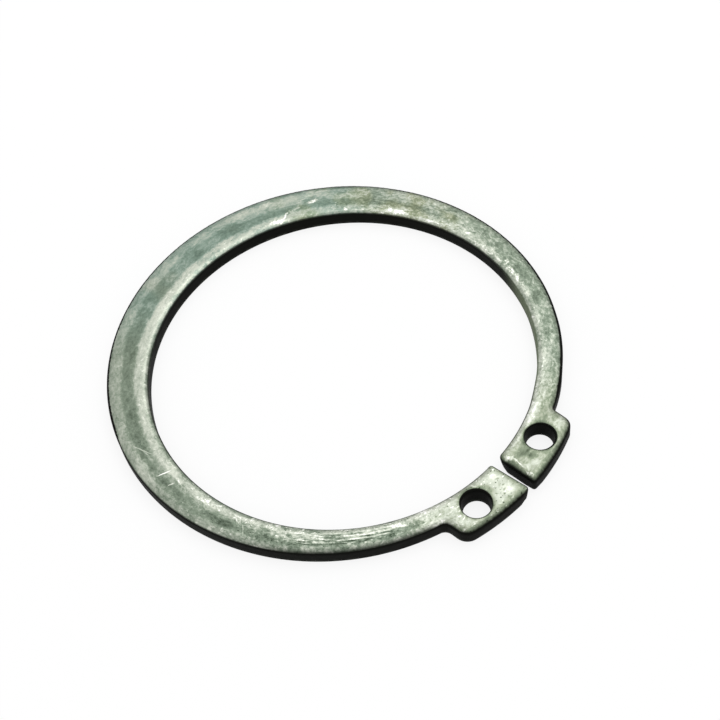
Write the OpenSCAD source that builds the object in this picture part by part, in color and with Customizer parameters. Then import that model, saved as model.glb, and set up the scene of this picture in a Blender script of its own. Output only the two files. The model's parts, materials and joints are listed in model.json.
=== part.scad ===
// External retaining ring for a 42 mm shaft, lying flat as it would on a bench.
// One piece stamped from spring steel: a crescent beam that is widest opposite the gap and
// tapers towards two lugs, each with a hole for the point of a pair of ring pliers.
// The bore axis is Z, the underside is z = 0 and the gap faces -Y.
// The punch has rolled the edges of the upper face over, and left the lower ones crisper.

/* [Ring] */
// Inner diameter of the free ring, off its shaft
free_diameter = 38.5; // [36:0.1:41]
// Thickness of the stamped strip
thickness = 1.75; // [1.3:0.05:2.5]
// Radial width of the beam opposite the gap, where it is widest
back_width = 4.65; // [3.9:0.05:5.6]
// Radial width that the beam tapers to at the gap
end_width = 2.05; // [1.6:0.05:2.6]
// Width of the gap between the two lugs
gap_width = 0.95; // [0.6:0.05:3]

/* [Lugs] */
// Radial height of the lugs, from the bore to their outer edge
lug_height = 4.35; // [4:0.05:6]
// Overall width of the two lugs and the gap, side to side
lug_span = 15.8; // [14.4:0.1:17.6]
// Radius of the shoulder between a lug's outer edge and its side
shoulder_radius = 1.3; // [0.6:0.1:1.7]
// Radius of the inside corner between a lug's side and the beam
root_radius = 0.65; // [0.3:0.05:1.1]
// Radius of the two corners of each lug beside the gap
tip_radius = 0.5; // [0.5:0.05:0.8]

/* [Plier holes] */
// Diameter of each hole
hole_diameter = 2.8; // [2.4:0.1:3.2]
// Distance between the centres of the two holes
hole_spacing = 9.3; // [8:0.1:10.2]

/* [Edges] */
// Rounding of the upper edges, where the punch rolled the metal over
top_round = 0.4; // [0.15:0.05:0.45]
// Rounding of the lower edges, left by tumbling
bottom_round = 0.1; // [0.05:0.05:0.4]
// Rounding of both rims of the plier holes
hole_round = 0.2; // [0.05:0.05:0.4]

/* [Hidden] */

// facets of the large arcs and of the small ones, as drawn on screen
RING_FN = 240;
CORNER_FN = 48;
// how far a cutter runs past the faces that it opens
past = 1;
steel = [0.56, 0.59, 0.54];

bore_r = free_diameter / 2;
// the outer circle of the beam is eccentric to the bore, which gives the taper
outer_r = bore_r + (back_width + end_width) / 2;
outer_shift = (back_width - end_width) / 2;
lug_r = bore_r + lug_height;

// each rounded corner stands this far proud of the two faces that it joins
blend = 0.005;

// a shoulder's centre lies one radius inside the lug's side and its outer edge
shoulder_x = lug_span / 2 - shoulder_radius;
shoulder_angle = asin(shoulder_x / (lug_r - shoulder_radius));
shoulder_y = -shoulder_x / tan(shoulder_angle);

// a root's centre lies one radius outside the lug's side and outside the beam
root_x = lug_span / 2 + root_radius;
root_y = outer_shift - sqrt(pow(outer_r + root_radius, 2) - pow(root_x, 2));

// the tip corners' centres lie one radius behind the end face
tip_x = gap_width / 2 + tip_radius;
outer_tip_y = -sqrt(pow(lug_r - tip_radius, 2) - pow(tip_x, 2));
inner_tip_y = -sqrt(pow(bore_r + tip_radius, 2) - pow(tip_x, 2));

// each hole sits half way up its lug
hole_r = hole_diameter / 2;
hole_x = hole_spacing / 2;
hole_y = -sqrt(pow(bore_r + lug_height / 2, 2) - pow(hole_x, 2));

// What is cut from a square corner to leave it rounded: the corner's centre is the origin
module corner_waste(radius) {
    difference() {
        square(radius + past);
        circle(r = radius, $fn = CORNER_FN);
    }
}

// Section of the strip from x = inner to x = outer, its outer side rounded above and below
module rim_section(inner, outer) {
    difference() {
        translate([inner, 0]) square([outer - inner, thickness]);
        translate([outer - top_round, thickness - top_round]) corner_waste(top_round);
        translate([outer - bottom_round, bottom_round]) mirror([0, 1]) corner_waste(bottom_round);
    }
}

// Section of a cutter from its axis to a wall, with mouths that flare out over both faces
module flare_section(wall, top, bottom) {
    translate([0, -past]) square([wall, thickness + 2 * past]);
    translate([wall, thickness - top]) difference() {
        square([top, top + past]);
        translate([top, 0]) circle(r = top, $fn = CORNER_FN);
    }
    translate([wall, bottom]) mirror([0, 1]) difference() {
        square([bottom, bottom + past]);
        translate([bottom, 0]) circle(r = bottom, $fn = CORNER_FN);
    }
}

// One shape and its mirror image across the middle of the gap
module both_sides() {
    children();
    mirror([1, 0, 0]) children();
}

// A round corner of the outline, seen from above: a puck with both its rims rounded
module puck(x, y, radius) {
    translate([x, y, 0]) rotate_extrude($fn = 2 * CORNER_FN) rim_section(0, radius);
}

// The crescent, still with no bore
module beam_disc() {
    translate([0, outer_shift, 0]) rotate_extrude($fn = RING_FN) rim_section(0, outer_r);
}

// The inside corners between the lugs' sides and the beam
module root_block() {
    difference() {
        linear_extrude(thickness) polygon([[-root_x, root_y], [root_x, root_y], [0, outer_shift]]);
        both_sides() translate([root_x - blend, root_y + blend, 0])
            rotate_extrude($fn = 2 * CORNER_FN) flare_section(root_radius, top_round, bottom_round);
    }
}

// The lugs' straight sides, from the shoulders into the beam
module side_block() {
    translate([0, shoulder_y / 2, 0]) rotate([90, 0, 0]) linear_extrude(-shoulder_y / 2) {
        rim_section(0, lug_span / 2);
        mirror([1, 0]) rim_section(0, lug_span / 2);
    }
}

// The lugs' outer edge, from shoulder to shoulder
module lug_sector() {
    rotate_extrude(angle = 2 * shoulder_angle, start = -90 - shoulder_angle, $fn = RING_FN)
        rim_section(0, lug_r);
}

// The right lug's end beside the gap, with its two corners
module lug_tip() {
    translate([tip_x + tip_radius, inner_tip_y, 0])
        rotate([90, 0, 0]) linear_extrude(inner_tip_y - outer_tip_y)
            mirror([1, 0]) rim_section(0, 2 * tip_radius);
    puck(tip_x - blend, outer_tip_y - blend, tip_radius);
    puck(tip_x - blend, inner_tip_y + blend, tip_radius);
}

// The bore, with both of its mouths rounded
module bore() {
    rotate_extrude($fn = RING_FN) flare_section(bore_r, top_round, bottom_round);
}

// What parts the two lugs, back to their tip corners' centres
module end_slot() {
    translate([-tip_x, -lug_r - past, -past])
        cube([2 * tip_x, lug_height + 2 * past, thickness + 2 * past]);
}

// The right lug's plier hole
module plier_hole() {
    translate([hole_x, hole_y, 0])
        rotate_extrude($fn = 2 * CORNER_FN) flare_section(hole_r, hole_round, hole_round);
}

module retaining_ring() {
    color(steel) {
        difference() {
            union() {
                beam_disc();
                root_block();
                side_block();
                lug_sector();
                both_sides() puck(shoulder_x + blend, shoulder_y - blend, shoulder_radius);
            }
            bore();
            end_slot();
            both_sides() plier_hole();
        }
        both_sides() lug_tip();
    }
}

retaining_ring();
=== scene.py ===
"""An external retaining ring of worn spring steel, lying flat on a white table.

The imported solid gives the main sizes. One dense mesh stands for it, with the rolled edges and
crowned face of a stamping, and a procedural steel gives it its patina, rubbed bands, scuffs and pits.

Lengths are in millimetres and angles in degrees, unless a line says otherwise. A bearing is counted
round the bore from +X, anticlockwise, so the gap is at -90 and again at 270.
"""
import json
import math

import bmesh
import bpy
from mathutils import Matrix, Vector, geometry, kdtree, noise


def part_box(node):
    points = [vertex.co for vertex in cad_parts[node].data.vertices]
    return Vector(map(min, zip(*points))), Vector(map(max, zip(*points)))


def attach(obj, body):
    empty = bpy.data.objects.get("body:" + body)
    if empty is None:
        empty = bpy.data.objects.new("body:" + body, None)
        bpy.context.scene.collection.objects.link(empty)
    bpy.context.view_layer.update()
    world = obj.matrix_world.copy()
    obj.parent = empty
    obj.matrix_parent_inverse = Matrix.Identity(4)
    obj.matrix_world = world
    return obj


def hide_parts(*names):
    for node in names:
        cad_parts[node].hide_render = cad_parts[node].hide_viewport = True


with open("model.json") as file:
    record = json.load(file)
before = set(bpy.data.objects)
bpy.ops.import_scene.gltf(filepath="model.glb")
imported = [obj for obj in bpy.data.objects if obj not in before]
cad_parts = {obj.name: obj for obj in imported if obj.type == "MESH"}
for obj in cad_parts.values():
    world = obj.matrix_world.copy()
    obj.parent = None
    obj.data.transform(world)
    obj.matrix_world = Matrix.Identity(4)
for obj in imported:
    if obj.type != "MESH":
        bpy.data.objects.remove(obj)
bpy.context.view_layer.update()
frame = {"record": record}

MM = 0.001
NODE = "retaining_ring"

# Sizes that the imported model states
mounts = {mount["name"]: mount for mount in frame["record"]["mounts"]}
node_low, node_high = (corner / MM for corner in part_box(NODE))
BORE_R = mounts["shaft_seat"]["dims"]["r_mm"]
HOLE_R = mounts["plier_hole_right"]["dims"]["r_mm"]
HOLE_X, HOLE_Y = (value / MM for value in mounts["plier_hole_right"]["pos_m"][:2])
THICKNESS = node_high.z
OUTER_R = node_high.x
OUTER_SHIFT = node_high.y - OUTER_R
LUG_R = -node_low.y

# Sizes of the outline that differ a little from lug to lug
OUTER_GAP_HALF = {"right": 0.475, "left": 0.28}
INNER_GAP_HALF = {"right": 0.475, "left": 0.5}
LUG_HALF = {"right": 7.97, "left": 7.8}
SHOULDER_R = {"right": 1.17, "left": 1.42}
ROOT_R = {"right": 0.41, "left": 0.9}
OUTER_TIP_R = {"right": 0.35, "left": 0.35}
INNER_TIP_R = {"right": 0.62, "left": 0.38}

# The beam stands out beyond true circles beside the right lug: bearing, distance from the bore,
# half length along the edge, and how far it stands out
SWELLINGS = (
    (-52, 0.0, 6.0, 0.08),
    (-63, 2.3, 3.0, 0.09),
)

# The section: each edge of the upper face rolls over, broad and shallow, and runs out into a crown
ROLL_DEPTH = 0.4
OUTER_ROLL = 0.8
BORE_ROLL = 0.5
HOLE_ROLL = 0.2
HOLE_ROLL_DEPTH = 0.16
CROWN_DROP = 0.05
CROWN_WIDTH = 1.6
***
*Challenge:* Write out only the lines that run from the line containing "lug's plier hole" through the line containing "crowned face of", both included, exactly as they appear above.

*Exercise solution:*
// The right lug's plier hole
module plier_hole() {
    translate([hole_x, hole_y, 0])
        rotate_extrude($fn = 2 * CORNER_FN) flare_section(hole_r, hole_round, hole_round);
}

module retaining_ring() {
    color(steel) {
        difference() {
            union() {
                beam_disc();
                root_block();
                side_block();
                lug_sector();
                both_sides() puck(shoulder_x + blend, shoulder_y - blend, shoulder_radius);
            }
            bore();
            end_slot();
            both_sides() plier_hole();
        }
        both_sides() lug_tip();
    }
}

retaining_ring();
=== scene.py ===
"""An external retaining ring of worn spring steel, lying flat on a white table.

The imported solid gives the main sizes. One dense mesh stands for it, with the rolled edges and
crowned face of a stamping, and a procedural steel gives it its patina, rubbed bands, scuffs and pits.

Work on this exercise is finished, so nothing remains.